Responding to query by Per Second News, the Canadian Immigration, Refugees and Citizenship office, said that although a Canadian official has been sent to work with US visa officials in Lagos on three separate occasions and Immigration, Refugees and Citizenship Minister Ahmed Hussen met with Nigerian government officials last month, it is important to note that Canadian authorities are not interfering or involved in decisions regarding the issuance of US visas.
“The U.S. is responsible for each decision that is made on whether to issue or not a visa. At the highest levels, both Canada and the United States have reaffirmed their determination to work together to combat abuse of US travel documents. This is part of the mutual long term cooperation between USA and Canada to protect our borders, said Nancy Caron, spokesperson for the Canadian immigration in an email to Per Second News.
“The Government of Canada continues to expand its overall outreach efforts to inform people and provide the facts about Canada’s asylum system by working closely with our missions in the U.S., by engaging with communities in the U.S. and issuing messages on social media channels in both Canada and the U.S. to provide accurate information.”
“The Government of Canada is committed to orderly migration, which includes providing protection to genuine refugees based on a well-founded fear of persecution, she told this newspaper on Monday.

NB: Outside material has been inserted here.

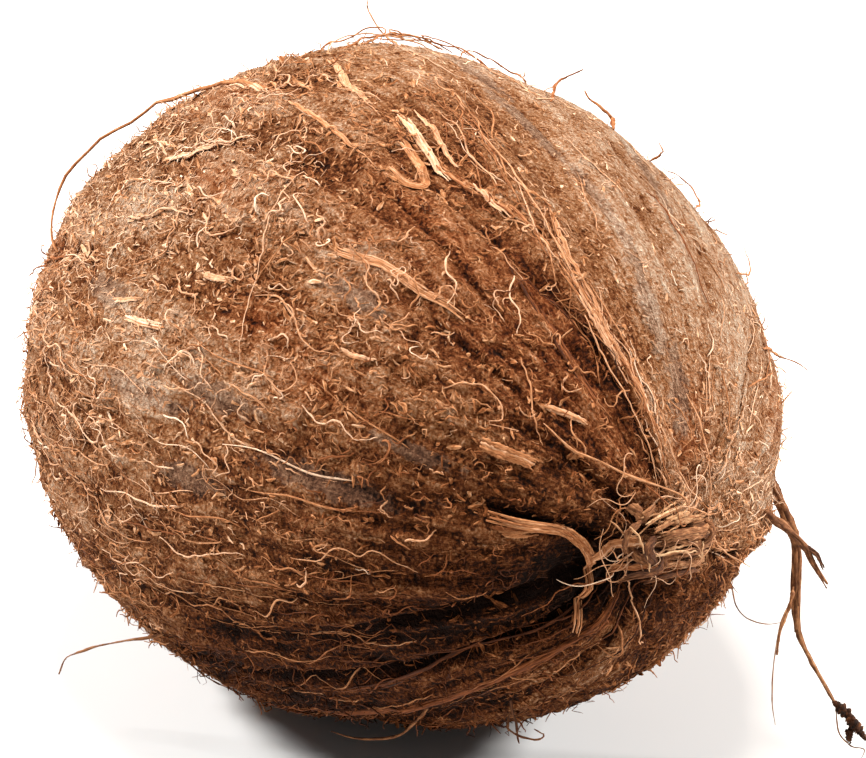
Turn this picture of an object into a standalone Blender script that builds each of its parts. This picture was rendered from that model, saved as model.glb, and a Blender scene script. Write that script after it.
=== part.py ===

” The government is unwavering in its commitment to ensuring the safety of Canadians, protecting our well-managed immigration system and fulfilling our international obligations. Minister Hussen has been clear that Canada’s asylum system is intended solely for those in need of our protection and it must be done through the proper channels. Entering Canada by irregularly crossing the border is not a free ticket to stay, each claim is heard by the Immigration and Refugee Board of Canada (IRB) and unsuccessful claimants are removed to their country of origin.”
The Canadian immigration also revealed that there have been no visa policy changes for Nigerian nationals.
” Visa applications are considered on a case-by-case basis based on the information presented by the applicant. The onus is on the applicant to show that they meet the requirements for a temporary resident visa (TRV). All applications from around the world are assessed equally against the same criteria. Canada does not limit the number of temporary resident visa applications that are accepted from any country.
“Coming across the border in a way that seeks to circumvent our procedures is no free ticket to Canada,” said Ralph Goodale, Minister of Public Safety and Emergency Preparedness.
Canada wants to change a bilateral agreement to allow it to turn back thousands of asylum seekers walking across the border but the United States is not cooperating, according to a Canadian official with knowledge of the discussions.
Under the Safe Third Country Agreement, or STCA, asylum seekers who arrive at a formal Canada-U.S. border crossing going in either direction are turned back and told to apply for asylum in the first country they arrived in.
Canada wants the agreement rewritten to apply to the entire border.
Nigeria’s security issues, economic and political crisis has spurred one of the largest migration flows in history. The result has been a massive exodus of Nigerians to Libya, Ghana, South Africa, China, India, United Kingdom, United States, Canada, Malaysia, Singapore, EU nations and many more. Independent groups estimate that 1 million to 2 million Nigerians have fled the country in recent years.